I always find an excuse to post an image of these every Spring; they are such a stunningly beautiful native plant.  They grow in clumps, and sometime the voles will dive in and chomp a clump like this and spread it out into six plants.  There is a house down the road a bit that has been there maybe fifteen years.  It was built on a lovely little chunk of native prairie that I used to walk down to all the time.  One year at about this time--it must have been around 1996--I was stunned to see a load of soil and gravel dumped right on this prairie, with maybe ten clumps of blue-eyed grass struggling to get out of it.  Usually with native plants, you have to assume that digging them up is a waste of time since you will surely kill them, and damage the soil pulling them out.  I think it is still righteous to go for something in a gravelly road drainage where they spray death every year, and I decided that this site was seriously threatened and I was justified digging up these clumps to save them.  I wish I had dug the other hundred clumps in the area, because within a few months they had excavated the entire spot for a foundation (had they built just 200 yards closer to the road, they would had a fine homesite and spared a treasure...sigh...).

Anyway, I planted those ten clumps, not expecting much, but they thrived!  In subsequent years, I learned that I could separate out multiple plants from a clump like this and spread them around, and only once in awhile would I lose one.  The voles have eaten their share.  But I continue to choose a few clumps on the property every year (the big one above is next) to dig up and separate into maybe eight smaller clumps, developing little drifts in several areas.  In the last few years they have started seeding themselves too, and in a few spots are starting to look like actual drifts, as in the top image. 

Monday, February 4, 2013


Rubab in the studio, 2/4/13

My goodness, it has been awhile!

I have been playing a lot, but there hasn't been much news.  I have officially started recording my gourd banjo CD, and I have gotten my fiddle playing on the new instrument into much better shape than it has been in for years (well, forever, really), and then one day last month I saw this instrument on eBay.

It is a rubab (rabab, rebab...several spellings), perhaps the most important musical instrument of Afghanistan.  With my attraction to many Afghan things--rugs, food, music, Sufism--it isn't much of a surprise that I found this instrument so appealing.  The rubabs I have seen for sale, especially on eBay, have either been new ones with garish plastic stuck all over them and questionable playability or, once in awhile, a real one that's too beaten up to play.  This one, from a seller in Portland, OR, appeared to have some good age and once the three main playing strings were replaced, it was ready to go.  Being a rubab player himself, the seller was very helpful in providing me resources so I could get this together (not the usual impersonal eBay transaction...).

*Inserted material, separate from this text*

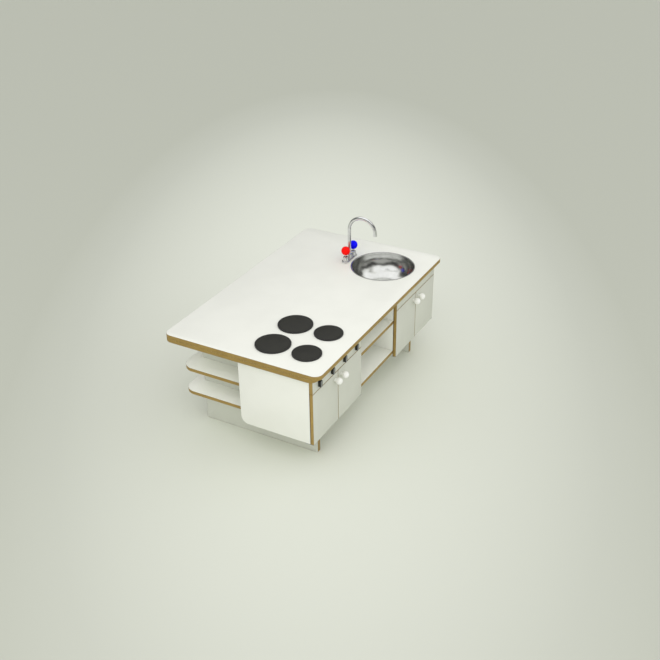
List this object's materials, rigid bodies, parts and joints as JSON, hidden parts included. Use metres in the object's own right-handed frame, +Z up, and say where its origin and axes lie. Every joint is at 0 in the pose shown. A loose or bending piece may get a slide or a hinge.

I am not really going to become a player of traditional Afghan music, but my limited experience in Middle Eastern/Central Asian improvisation means I can get around on it pretty well.  It is not an instrument designed for virtuoso display (part of its appeal, I think).  You have three strings that you really play on, tuned in fourths (so if you can noodle around on a guitar's 5th (A), 4th (D), and 3rd (G) strings, you're basically there), you get frets (4) from the lowest pitch to a major 9th above that, and above that you are on your own without frets.  I decided to tune the lowest playing string to "Sa," (the Afghan/Indian name for the Western "Do"), and have my "Sa" tuned to D; some players start on "Ni" which would be C or C# in my case, but I prefer starting on "Sa" or D, which I understand is Peshawari tuning.  So, my playing strings are Sa (D), Ma (G), and Ni (C).   

The thing that makes the instrument sound transcendental are all the other strings.  The configuration varies from instrument to instrument, and this rubab is a little unusual for being a smaller one having the full complement of three drone strings (tuned Sa (D), Pa (A), and Sa (an octave higher D)) and 12 sympathetic strings.  The top sympathetic string is also Sa (an octave higher than the highest drone string); it is higher on the bridge than the other sympathetic strings, and like the three drones it gets plucked to make a nice drone sound, either for emphasis or rhythm.  The other sympathetic strings are tuned to the notes of whatever that (scale) of the rag (mode) you are playing, and they ring constantly, adding sustain to your melody notes as well as an enchanting reverb.  Some fabulous rubab virtuosos like Humayun Sakhi play on the sympathetic strings too, but traditionally that isn't what they're for.  All these extra strings are really to take simple melody and make it sound amazing.  Here is a kind-of lame video of me playing this instrument on the first day I had it put together, but it gives you an idea of what it sounds like.  If you have a little more time, here is a little documentary about Humayun Sakhi, who is probably the most famous rubab virtuoso.

So, on one hand this is basically an Afghan banjo (skin head, etc) with sympathetic strings, but I also realize that a new voice like this opens up possibilities that I haven't anticipated.  We shall see!